* Start *

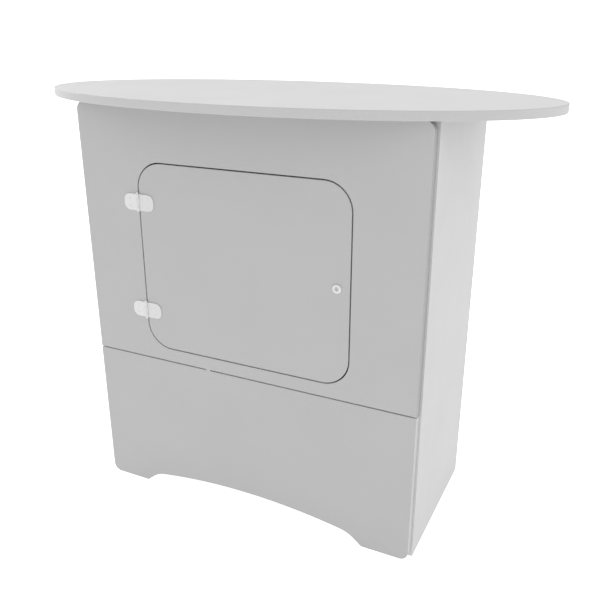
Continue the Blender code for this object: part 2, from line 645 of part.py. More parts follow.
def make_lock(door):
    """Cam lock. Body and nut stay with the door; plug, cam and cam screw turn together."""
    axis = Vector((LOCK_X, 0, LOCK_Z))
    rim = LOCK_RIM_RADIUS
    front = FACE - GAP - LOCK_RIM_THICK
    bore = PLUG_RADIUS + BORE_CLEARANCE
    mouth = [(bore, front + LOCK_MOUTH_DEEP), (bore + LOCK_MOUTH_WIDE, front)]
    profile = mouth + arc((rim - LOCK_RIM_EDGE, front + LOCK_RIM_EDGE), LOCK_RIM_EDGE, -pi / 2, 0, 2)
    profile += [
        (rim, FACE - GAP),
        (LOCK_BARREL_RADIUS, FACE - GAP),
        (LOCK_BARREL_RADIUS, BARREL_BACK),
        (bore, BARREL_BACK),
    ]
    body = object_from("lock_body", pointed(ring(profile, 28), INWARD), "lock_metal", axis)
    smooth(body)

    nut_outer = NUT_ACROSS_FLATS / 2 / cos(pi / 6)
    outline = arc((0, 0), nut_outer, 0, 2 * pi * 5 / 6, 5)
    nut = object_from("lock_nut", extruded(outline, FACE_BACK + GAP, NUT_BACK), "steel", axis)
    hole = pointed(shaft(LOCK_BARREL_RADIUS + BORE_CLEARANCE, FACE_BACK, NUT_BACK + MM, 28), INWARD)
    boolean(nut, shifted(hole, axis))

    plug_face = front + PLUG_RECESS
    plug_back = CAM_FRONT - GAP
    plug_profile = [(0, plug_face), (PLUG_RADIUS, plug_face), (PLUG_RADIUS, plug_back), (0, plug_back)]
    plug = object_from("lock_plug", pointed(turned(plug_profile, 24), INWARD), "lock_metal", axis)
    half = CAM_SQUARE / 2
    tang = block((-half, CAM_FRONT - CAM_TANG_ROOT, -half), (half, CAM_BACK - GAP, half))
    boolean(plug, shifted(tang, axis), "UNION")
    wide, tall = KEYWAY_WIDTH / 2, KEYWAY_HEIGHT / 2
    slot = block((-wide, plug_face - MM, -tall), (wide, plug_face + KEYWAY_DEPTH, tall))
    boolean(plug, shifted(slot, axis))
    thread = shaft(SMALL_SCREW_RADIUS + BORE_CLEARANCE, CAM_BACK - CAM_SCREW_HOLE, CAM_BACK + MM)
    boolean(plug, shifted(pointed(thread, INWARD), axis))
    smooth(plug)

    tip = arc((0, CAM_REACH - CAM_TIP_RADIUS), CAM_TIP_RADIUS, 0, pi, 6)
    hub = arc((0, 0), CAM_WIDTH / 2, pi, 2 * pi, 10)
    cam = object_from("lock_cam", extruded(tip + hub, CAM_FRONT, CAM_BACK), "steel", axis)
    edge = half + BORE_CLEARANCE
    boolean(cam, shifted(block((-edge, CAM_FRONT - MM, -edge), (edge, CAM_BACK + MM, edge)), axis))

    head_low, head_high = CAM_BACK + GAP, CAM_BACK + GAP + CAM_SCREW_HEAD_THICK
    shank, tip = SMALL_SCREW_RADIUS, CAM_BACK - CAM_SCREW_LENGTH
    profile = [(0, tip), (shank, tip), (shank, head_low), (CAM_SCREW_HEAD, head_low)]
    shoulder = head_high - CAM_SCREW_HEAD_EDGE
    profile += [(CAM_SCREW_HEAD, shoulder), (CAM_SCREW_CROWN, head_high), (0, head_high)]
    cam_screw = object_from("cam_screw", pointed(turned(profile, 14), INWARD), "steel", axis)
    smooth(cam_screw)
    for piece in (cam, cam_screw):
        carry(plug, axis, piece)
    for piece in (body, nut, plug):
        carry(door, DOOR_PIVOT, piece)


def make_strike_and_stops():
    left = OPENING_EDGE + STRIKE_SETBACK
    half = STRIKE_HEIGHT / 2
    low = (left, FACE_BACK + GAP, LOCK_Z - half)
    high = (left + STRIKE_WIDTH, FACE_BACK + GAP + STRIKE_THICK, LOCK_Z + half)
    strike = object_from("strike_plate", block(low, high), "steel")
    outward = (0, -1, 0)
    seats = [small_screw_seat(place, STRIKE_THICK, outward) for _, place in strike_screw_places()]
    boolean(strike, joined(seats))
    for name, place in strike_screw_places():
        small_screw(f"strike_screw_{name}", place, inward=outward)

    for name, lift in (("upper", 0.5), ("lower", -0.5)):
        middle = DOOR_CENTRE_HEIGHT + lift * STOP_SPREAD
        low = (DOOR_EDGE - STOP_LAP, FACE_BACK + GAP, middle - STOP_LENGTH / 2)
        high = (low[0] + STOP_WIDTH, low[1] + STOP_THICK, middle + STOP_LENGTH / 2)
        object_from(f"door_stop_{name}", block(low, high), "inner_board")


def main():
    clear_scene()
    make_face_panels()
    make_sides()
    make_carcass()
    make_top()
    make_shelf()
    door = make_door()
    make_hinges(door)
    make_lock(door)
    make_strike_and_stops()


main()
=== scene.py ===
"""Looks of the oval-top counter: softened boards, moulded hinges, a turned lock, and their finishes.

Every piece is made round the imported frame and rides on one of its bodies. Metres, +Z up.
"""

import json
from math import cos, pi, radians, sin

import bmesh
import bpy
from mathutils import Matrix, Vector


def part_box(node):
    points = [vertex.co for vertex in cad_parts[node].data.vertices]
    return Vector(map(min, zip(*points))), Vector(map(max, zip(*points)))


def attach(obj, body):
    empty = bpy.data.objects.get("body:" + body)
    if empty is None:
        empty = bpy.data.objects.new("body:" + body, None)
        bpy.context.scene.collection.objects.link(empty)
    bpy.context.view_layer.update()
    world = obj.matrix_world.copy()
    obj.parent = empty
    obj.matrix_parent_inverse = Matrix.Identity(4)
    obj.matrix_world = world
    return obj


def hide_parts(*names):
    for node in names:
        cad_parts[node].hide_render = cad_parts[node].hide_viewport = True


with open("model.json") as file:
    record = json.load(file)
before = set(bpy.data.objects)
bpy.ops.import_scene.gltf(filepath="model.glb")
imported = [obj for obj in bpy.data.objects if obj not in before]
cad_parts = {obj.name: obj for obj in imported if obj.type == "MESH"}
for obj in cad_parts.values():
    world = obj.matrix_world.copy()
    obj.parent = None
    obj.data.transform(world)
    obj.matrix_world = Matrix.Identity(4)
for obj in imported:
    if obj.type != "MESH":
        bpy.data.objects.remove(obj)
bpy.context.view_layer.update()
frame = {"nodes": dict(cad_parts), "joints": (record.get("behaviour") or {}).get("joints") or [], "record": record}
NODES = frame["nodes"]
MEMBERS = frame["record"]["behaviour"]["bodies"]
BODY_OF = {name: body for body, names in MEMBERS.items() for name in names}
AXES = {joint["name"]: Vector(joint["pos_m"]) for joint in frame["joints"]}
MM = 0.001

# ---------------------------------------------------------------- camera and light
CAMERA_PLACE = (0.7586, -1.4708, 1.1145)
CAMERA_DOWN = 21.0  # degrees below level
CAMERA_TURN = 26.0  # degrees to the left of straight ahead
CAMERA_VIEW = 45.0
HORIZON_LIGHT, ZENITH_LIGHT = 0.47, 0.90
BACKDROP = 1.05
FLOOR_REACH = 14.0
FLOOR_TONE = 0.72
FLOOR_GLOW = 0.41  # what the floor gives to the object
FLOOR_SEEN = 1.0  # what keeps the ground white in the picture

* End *

Exercise objective —
Extract the span of lines that starts with the line containing "for name, lift" and ends with the line containing "obj.parent = empty". Keep it exact and add nothing.

Full response —
    for name, lift in (("upper", 0.5), ("lower", -0.5)):
        middle = DOOR_CENTRE_HEIGHT + lift * STOP_SPREAD
        low = (DOOR_EDGE - STOP_LAP, FACE_BACK + GAP, middle - STOP_LENGTH / 2)
        high = (low[0] + STOP_WIDTH, low[1] + STOP_THICK, middle + STOP_LENGTH / 2)
        object_from(f"door_stop_{name}", block(low, high), "inner_board")


def main():
    clear_scene()
    make_face_panels()
    make_sides()
    make_carcass()
    make_top()
    make_shelf()
    door = make_door()
    make_hinges(door)
    make_lock(door)
    make_strike_and_stops()


main()
=== scene.py ===
"""Looks of the oval-top counter: softened boards, moulded hinges, a turned lock, and their finishes.

Every piece is made round the imported frame and rides on one of its bodies. Metres, +Z up.
"""

import json
from math import cos, pi, radians, sin

import bmesh
import bpy
from mathutils import Matrix, Vector


def part_box(node):
    points = [vertex.co for vertex in cad_parts[node].data.vertices]
    return Vector(map(min, zip(*points))), Vector(map(max, zip(*points)))


def attach(obj, body):
    empty = bpy.data.objects.get("body:" + body)
    if empty is None:
        empty = bpy.data.objects.new("body:" + body, None)
        bpy.context.scene.collection.objects.link(empty)
    bpy.context.view_layer.update()
    world = obj.matrix_world.copy()
    obj.parent = empty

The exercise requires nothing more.